**Task prompt:**
Reproduce exactly the lines from the one containing "punch_point();" through the one containing "return low, high", both included, and nothing else.

**Given data:**

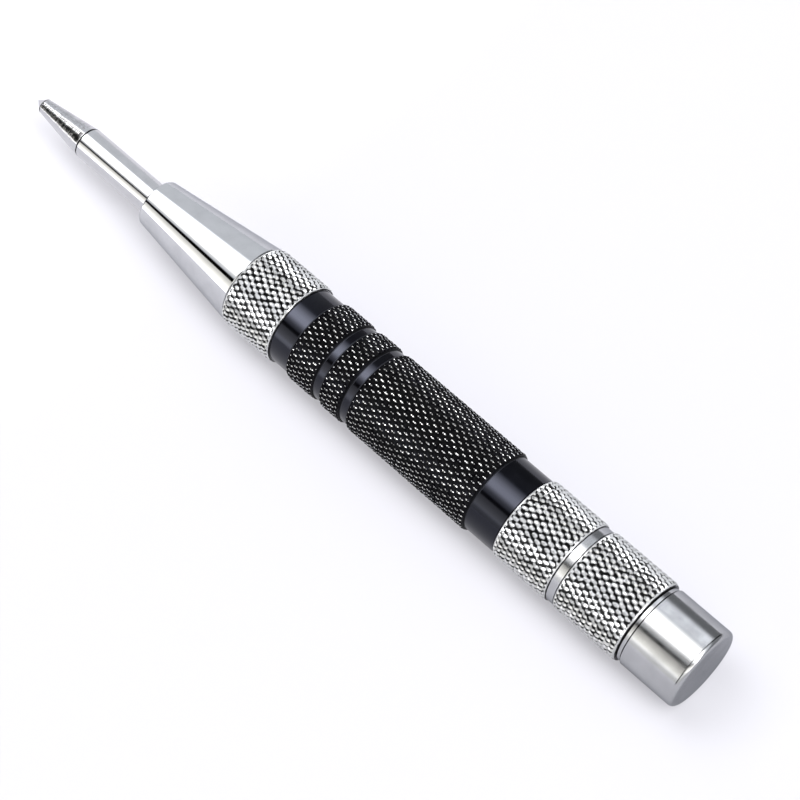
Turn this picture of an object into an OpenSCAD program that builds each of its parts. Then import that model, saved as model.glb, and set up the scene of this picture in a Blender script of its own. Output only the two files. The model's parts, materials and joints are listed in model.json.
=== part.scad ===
// Automatic (spring-loaded) centre punch, lying on its side.
// +X runs from the point to the adjusting cap, +Z is up and Z = 0 is the surface it lies on.
// Every piece is turned, so each outline is a list of [radius, station], where the station
// is the distance from the tip of the point along the tool, in millimetres.

/* [Punch point] */
// Diameter of the point's shank
shank_d = 5.0; // [4.5:0.1:5.5]
// Length that stands out of the nose cone at rest
point_reach = 26.45; // [22:0.05:30]
// Length from the tip to the end of the slim taper
taper_l = 11.4; // [8:0.1:14]
// Included angle of the ground tip
tip_angle = 74; // [60:1:90]
// Diameter where the ground tip meets the slim taper
tip_d = 2.4; // [1.5:0.1:3]
// How far the point is pushed in before the tool strikes
stroke = 11; // [8:0.5:11.5]

/* [Nose cone] */
// Length of the nose cone with its collar
nose_l = 29.75; // [29:0.05:33]
// Diameter of the cone at its front face
mouth_d = 7.7; // [7:0.1:9]
// Diameter of the cone where it meets the collar
cone_d = 12.8; // [12:0.1:13]
// Length of the knurled collar
collar_l = 9.4; // [8:0.1:10]
// Diameter of the collar over its knurl
collar_d = 13.2; // [13.1:0.1:15]

/* [Body tube] */
// Diameter of the body over its knurls
grip_d = 13.1; // [12.8:0.1:15]
// Diameter of the two smooth necks
neck_d = 12.3; // [11.9:0.1:12.6]
// Diameter at the bottom of the grooves between the knurls
groove_d = 12.4; // [11.9:0.1:12.6]
// Length of each groove
groove_l = 1.3; // [0.8:0.1:2]
// Length of the smooth neck behind the nose cone
front_neck_l = 3.5; // [2:0.1:5]
// Length of the first short knurl
front_knurl_l = 5.2; // [4:0.1:7]
// Length of the second short knurl
middle_knurl_l = 3.9; // [3:0.1:6]
// Length of the long knurled grip
grip_l = 22.3; // [20:0.1:30]
// Length of the smooth neck ahead of the cap
rear_neck_l = 5.3; // [3:0.1:8]

/* [Adjusting cap] */
// Diameter of the cap over its knurls
cap_d = 13.0; // [12.8:0.1:15]
// Diameter of the cap's plain end
cap_end_d = 12.4; // [12:0.1:12.6]
// Diameter of the narrow neck ahead of the plain end
cap_neck_d = 12.0; // [11.8:0.1:12.4]
// Length of the cap's front knurl
cap_front_l = 9.6; // [8:0.1:12]
// Length of the cap's rear knurl
cap_rear_l = 10.9; // [9:0.1:13]
// Length of the narrow neck
cap_neck_l = 0.8; // [0.5:0.1:1.5]
// Length of the plain end
cap_end_l = 8.8; // [6:0.1:12]
// Radius of the cap's end edge
cap_edge_r = 0.7; // [0.3:0.1:1.2]

/* [Springs] */
// Wire diameter of the main spring
main_wire_d = 1.2; // [0.8:0.1:1.2]
// Number of turns of the main spring
main_turns = 13; // [8:1:15]
// Wire diameter of the return spring
return_wire_d = 0.5; // [0.3:0.1:0.5]
// Number of turns of the return spring
return_turns = 9; // [6:1:11]

/* [Hidden] */
$fn = 96;

// Gaps and small edges
face_gap = 0.05;      // between faces of pieces that move apart
thread_gap = 0.05;    // radial, at the two screwed joints
slide_gap = 0.1;      // radial, round pieces that slide inside the body
chamfer = 0.3;        // at the ends of each knurl and turned piece
small_edge = 0.1;

// Radii of the inner spaces
shank_bore_r = shank_d / 2 + 0.03;
front_bore_r = 4.0;
chamber_r = 4.3;
gate_r = 2.35;        // the narrow gate that brings the push rod to the middle
funnel_r = 2.75;
cap_bore_r = 4.7;
front_thread_r = 5.25;
rear_thread_r = 5.4;

// Radii of the inner pieces
rod_r = 2.15;
rod_pin_r = 1.25;
rod_foot_r = 3.4;
strike_hole_r = 1.6;
spring_boss_r = 2.6;
return_spring_r = 3.0;
main_spring_r = chamber_r - 0.8;

// The push rod leans until the gate brings it to the middle
rod_tilt = 2;

// Stations along the tool, from the tip
nose_front = point_reach;
nose_rear = nose_front + nose_l;
collar_front = nose_rear - collar_l;
flange_front = nose_front + 9.95;
flange_l = 2.45;
tail_rear = flange_front + face_gap + flange_l + 2.5;
front_spigot_l = 8.1;
spigot_front = nose_rear - front_spigot_l;
rod_front = tail_rear + face_gap;
rod_pivot = rod_front + 0.45;
rod_foot_rear = rod_front + 1.55;
gate_front = nose_rear + 6.2;
gate_rear = gate_front + 4.1;
funnel_l = 1.5;
hammer_front = gate_rear + face_gap;
hammer_l = 18;
boss_l = 2;
body_bands = [          // [length, radius, end chamfer]
    [front_neck_l, neck_d / 2, 0],
    [front_knurl_l, grip_d / 2, chamfer],
    [groove_l, groove_d / 2, 0],
    [middle_knurl_l, grip_d / 2, chamfer],
    [groove_l, groove_d / 2, 0],
    [grip_l, grip_d / 2, chamfer],
    [rear_neck_l, neck_d / 2, 0],
];
cap_bands = [
    [cap_front_l, cap_d / 2, chamfer],
    [groove_l, groove_d / 2, 0],
    [cap_rear_l, cap_d / 2, chamfer],
    [cap_neck_l, cap_neck_d / 2, 0],
];
body_rear = nose_rear + total_length(body_bands);
rear_spigot_l = 13.4;
spigot_rear = body_rear + rear_spigot_l;
cap_end_front = body_rear + total_length(cap_bands);
tool_l = cap_end_front + cap_end_l;
cap_wall = 3.5;
cap_thread_rear = spigot_rear + 1;
cap_floor = tool_l - cap_wall;
seat_l = 1.95;
seat_front = cap_floor - face_gap - seat_l;
rest_r = max(collar_d, grip_d, cap_d) / 2;

// Length of the first `count` bands, and of them all
function length_before(bands, count) =
    count == 0 ? 0 : length_before(bands, count - 1) + bands[count - 1][0];
function total_length(bands) = length_before(bands, len(bands));

// Outline of one turned band, with its two end corners cut off
function band_outline(start, length, r, cut) =
    cut == 0
    ? [[r, start], [r, start + length]]
    : [[r - cut, start], [r, start + cut], [r, start + length - cut], [r - cut, start + length]];

// Outline of a row of bands that starts at a station
function bands_outline(bands, start) = [
    for (i = [0:len(bands) - 1])
        for (p = band_outline(start + length_before(bands, i), bands[i][0], bands[i][1], bands[i][2]))
            p
];

// Rounded outer corner: from the face at a station towards the side, or back
function corner_arc(r, station, edge, from, to, steps = 6) = [
    for (i = [0:steps])
        let (a = from + (to - from) * i / steps)
            [r + edge * cos(a), station + edge * sin(a)]
];

// Lays a piece that is drawn along +Z from the tip down along +X
module laid() {
    translate([-tool_l / 2, 0, rest_r]) rotate([0, 90, 0]) children();
}

module turned(outline) {
    rotate_extrude() polygon(outline);
}

// A compression spring of round wire, with one close turn at each end
module coil_spring(front, rear, r, wire_d, turns, sides = 8, steps = 20) {
    pitch_end = wire_d * 1.05;
    run = rear - front - wire_d;
    pitch = (run - 2 * pitch_end) / (turns - 2);
    count = turns * steps;
    function rise(t) =
        t < 1 ? t * pitch_end
        : t > turns - 1 ? run - (turns - t) * pitch_end
        : pitch_end + (t - 1) * pitch;
    points = [
        for (i = [0:count])
            for (k = [0:sides - 1])
                let (a = 360 * i / steps, b = 360 * k / sides, ring_r = r + wire_d / 2 * cos(b))
                    [ring_r * cos(a), ring_r * sin(a),
                     front + wire_d / 2 + rise(i / steps) + wire_d / 2 * sin(b)]
    ];
    walls = [
        for (i = [0:count - 1])
            for (k = [0:sides - 1])
                let (a = i * sides + k, b = i * sides + (k + 1) % sides)
                    [a, b, b + sides, a + sides]
    ];
    first_cap = [for (k = [sides - 1:-1:0]) k];
    last_cap = [for (k = [0:sides - 1]) count * sides + k];
    polyhedron(points, concat([first_cap], walls, [last_cap]), convexity = 4);
}

// Hardened point: ground tip, slim taper, shank, then the flange that keeps it in the nose
module punch_point() {
    tip_l = tip_d / 2 / tan(tip_angle / 2);
    flange_rear = flange_front + face_gap + flange_l;
    color("silver") laid() turned([
        [0, 0],
        [tip_d / 2, tip_l],
        [shank_d / 2, taper_l],
        [shank_d / 2, flange_front + face_gap],
        [front_bore_r - slide_gap, flange_front + face_gap],
        [front_bore_r - slide_gap, flange_rear],
        [3.0, flange_rear],
        [3.0, tail_rear],
        [0, tail_rear],
    ]);
}

// Tapered nose that screws onto the body and guides the point
module nose_cone() {
    mouth_edge = 0.35;
    color("gainsboro") laid() turned(concat(
        corner_arc(mouth_d / 2 - mouth_edge, nose_front + mouth_edge, mouth_edge, -90, -7),
        [[cone_d / 2, collar_front - 0.1]],
        band_outline(collar_front, collar_l, collar_d / 2, chamfer),
        [
            [front_thread_r + thread_gap, nose_rear],
            [front_thread_r + thread_gap, spigot_front - small_edge],
            [front_bore_r, spigot_front - small_edge],
            [front_bore_r, flange_front],
            [shank_bore_r, flange_front],
            [shank_bore_r, nose_front + 2 * small_edge],
            [shank_bore_r + 2 * small_edge, nose_front],
        ]
    ));
}

// Body: a threaded spigot at each end, the knurled bands, and the stepped bore
module body_tube() {
    color([0.13, 0.13, 0.15]) laid() turned(concat(
        [
            [front_bore_r, spigot_front],
            [front_thread_r - chamfer, spigot_front],
            [front_thread_r, spigot_front + chamfer],
            [front_thread_r, nose_rear],
        ],
        bands_outline(body_bands, nose_rear),
        [
            [rear_thread_r, body_rear],
            [rear_thread_r, spigot_rear - chamfer],
            [rear_thread_r - chamfer, spigot_rear],
            [chamber_r, spigot_rear],
            [chamber_r, gate_rear],
            [gate_r, gate_rear],
            [gate_r, gate_front],
            [funnel_r, gate_front - funnel_l],
            [front_bore_r, gate_front - funnel_l],
        ]
    ));
}

// Push rod: a foot that rocks on the point, a thick part for the gate, a thin striking pin.
// It rests with its pin off the middle of the hammer.
module push_rod() {
    thick_rear = gate_front - 7;
    color("darkgray") laid() translate([0, 0, rod_pivot]) rotate([0, rod_tilt, 0])
        translate([0, 0, -rod_pivot]) turned([
            [0, rod_front],
            [rod_foot_r, rod_front + 0.25],
            [rod_foot_r, rod_foot_rear],
            [rod_r, rod_foot_rear],
            [rod_r, thick_rear],
            [rod_pin_r, thick_rear + 2],
            [rod_pin_r, gate_rear - 0.15],
            [rod_pin_r - small_edge, gate_rear - face_gap],
            [0, gate_rear - face_gap],
        ]);
}

// Light spring that pushes the rod and the point back out
module return_spring() {
    color("goldenrod") laid() coil_spring(rod_foot_rear + 0.2, gate_front - funnel_l - face_gap,
        return_spring_r, return_wire_d, return_turns, sides = 6, steps = 18);
}

// Hammer: a sliding cylinder with a blind hole for the pin and a boss for the main spring
module hammer() {
    rear = hammer_front + hammer_l;
    hole_depth = stroke + 1;
    color("dimgray") laid() turned([
        [strike_hole_r, hammer_front],
        [chamber_r - slide_gap - 0.2, hammer_front],
        [chamber_r - slide_gap, hammer_front + 0.2],
        [chamber_r - slide_gap, rear - 0.2],
        [chamber_r - slide_gap - 0.2, rear],
        [spring_boss_r, rear],
        [spring_boss_r, rear + boss_l - chamfer],
        [spring_boss_r - chamfer, rear + boss_l],
        [0, rear + boss_l],
        [0, hammer_front + hole_depth],
        [strike_hole_r, hammer_front + hole_depth],
    ]);
}

// Strong spring that drives the hammer
module main_spring() {
    color("slategray") laid() coil_spring(hammer_front + hammer_l + face_gap, seat_front - face_gap,
        main_spring_r, main_wire_d, main_turns);
}

// Loose disc between the main spring and the turning cap
module spring_seat() {
    boss = 1.5;
    color("silver") laid() turned([
        [0, seat_front - boss],
        [spring_boss_r - chamfer, seat_front - boss],
        [spring_boss_r, seat_front - boss + chamfer],
        [spring_boss_r, seat_front],
        [cap_bore_r - slide_gap, seat_front],
        [cap_bore_r - slide_gap, seat_front + seat_l],
        [0, seat_front + seat_l],
    ]);
}

// Cap that screws onto the body and sets the load of the main spring
module adjusting_cap() {
    color("lightgray") laid() turned(concat(
        [
            [0, cap_floor],
            [cap_bore_r, cap_floor],
            [cap_bore_r, cap_thread_rear],
            [rear_thread_r + thread_gap, cap_thread_rear],
            [rear_thread_r + thread_gap, body_rear + face_gap],
            [cap_d / 2 - chamfer, body_rear + face_gap],
        ],
        [for (p = bands_outline(cap_bands, body_rear)) if (p[1] > body_rear) p],
        [[cap_end_d / 2, cap_end_front]],
        corner_arc(cap_end_d / 2 - cap_edge_r, tool_l - cap_edge_r, cap_edge_r, 0, 90),
        [[0, tool_l]]
    ));
}

punch_point();
nose_cone();
body_tube();
push_rod();
return_spring();
hammer();
main_spring();
spring_seat();
adjusting_cap();
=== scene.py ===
"""Looks of the automatic centre punch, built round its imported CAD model.

Every turned piece is lathed again from its own CAD outline, with the parts that the CAD model
leaves plain: diamond knurls, screw threads, turning marks and finely rounded ends.
Everything is in metres, in the CAD model's frame: +X from the point to the cap, +Z up.
"""

import json
import math

import bpy
import numpy as np
from mathutils import Matrix, Vector


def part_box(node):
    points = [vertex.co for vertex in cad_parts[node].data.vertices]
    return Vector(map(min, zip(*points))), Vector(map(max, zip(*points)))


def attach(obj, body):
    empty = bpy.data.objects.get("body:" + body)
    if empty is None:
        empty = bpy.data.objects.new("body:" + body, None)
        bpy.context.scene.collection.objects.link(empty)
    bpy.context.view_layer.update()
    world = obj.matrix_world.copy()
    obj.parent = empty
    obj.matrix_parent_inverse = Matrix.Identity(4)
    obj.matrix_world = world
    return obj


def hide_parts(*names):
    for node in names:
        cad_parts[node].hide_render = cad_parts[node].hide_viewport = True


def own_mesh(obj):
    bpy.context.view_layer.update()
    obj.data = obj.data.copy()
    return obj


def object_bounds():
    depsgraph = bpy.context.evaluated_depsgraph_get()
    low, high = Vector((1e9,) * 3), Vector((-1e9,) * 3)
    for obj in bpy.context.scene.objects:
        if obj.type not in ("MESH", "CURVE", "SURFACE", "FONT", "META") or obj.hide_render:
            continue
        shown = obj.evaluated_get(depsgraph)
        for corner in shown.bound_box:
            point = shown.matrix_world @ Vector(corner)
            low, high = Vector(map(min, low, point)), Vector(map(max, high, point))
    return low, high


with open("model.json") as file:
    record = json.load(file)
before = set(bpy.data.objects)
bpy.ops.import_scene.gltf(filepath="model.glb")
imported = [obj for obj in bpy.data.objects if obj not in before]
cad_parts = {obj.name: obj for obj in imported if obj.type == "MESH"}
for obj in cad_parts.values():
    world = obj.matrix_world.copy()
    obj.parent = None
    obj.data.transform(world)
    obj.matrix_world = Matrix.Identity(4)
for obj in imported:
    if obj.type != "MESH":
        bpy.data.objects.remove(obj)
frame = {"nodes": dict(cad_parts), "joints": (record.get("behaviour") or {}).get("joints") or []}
cad_low, cad_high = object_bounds()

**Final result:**
punch_point();
nose_cone();
body_tube();
push_rod();
return_spring();
hammer();
main_spring();
spring_seat();
adjusting_cap();
=== scene.py ===
"""Looks of the automatic centre punch, built round its imported CAD model.

Every turned piece is lathed again from its own CAD outline, with the parts that the CAD model
leaves plain: diamond knurls, screw threads, turning marks and finely rounded ends.
Everything is in metres, in the CAD model's frame: +X from the point to the cap, +Z up.
"""

import json
import math

import bpy
import numpy as np
from mathutils import Matrix, Vector


def part_box(node):
    points = [vertex.co for vertex in cad_parts[node].data.vertices]
    return Vector(map(min, zip(*points))), Vector(map(max, zip(*points)))


def attach(obj, body):
    empty = bpy.data.objects.get("body:" + body)
    if empty is None:
        empty = bpy.data.objects.new("body:" + body, None)
        bpy.context.scene.collection.objects.link(empty)
    bpy.context.view_layer.update()
    world = obj.matrix_world.copy()
    obj.parent = empty
    obj.matrix_parent_inverse = Matrix.Identity(4)
    obj.matrix_world = world
    return obj


def hide_parts(*names):
    for node in names:
        cad_parts[node].hide_render = cad_parts[node].hide_viewport = True


def own_mesh(obj):
    bpy.context.view_layer.update()
    obj.data = obj.data.copy()
    return obj


def object_bounds():
    depsgraph = bpy.context.evaluated_depsgraph_get()
    low, high = Vector((1e9,) * 3), Vector((-1e9,) * 3)
    for obj in bpy.context.scene.objects:
        if obj.type not in ("MESH", "CURVE", "SURFACE", "FONT", "META") or obj.hide_render:
            continue
        shown = obj.evaluated_get(depsgraph)
        for corner in shown.bound_box:
            point = shown.matrix_world @ Vector(corner)
            low, high = Vector(map(min, low, point)), Vector(map(max, high, point))
    return low, high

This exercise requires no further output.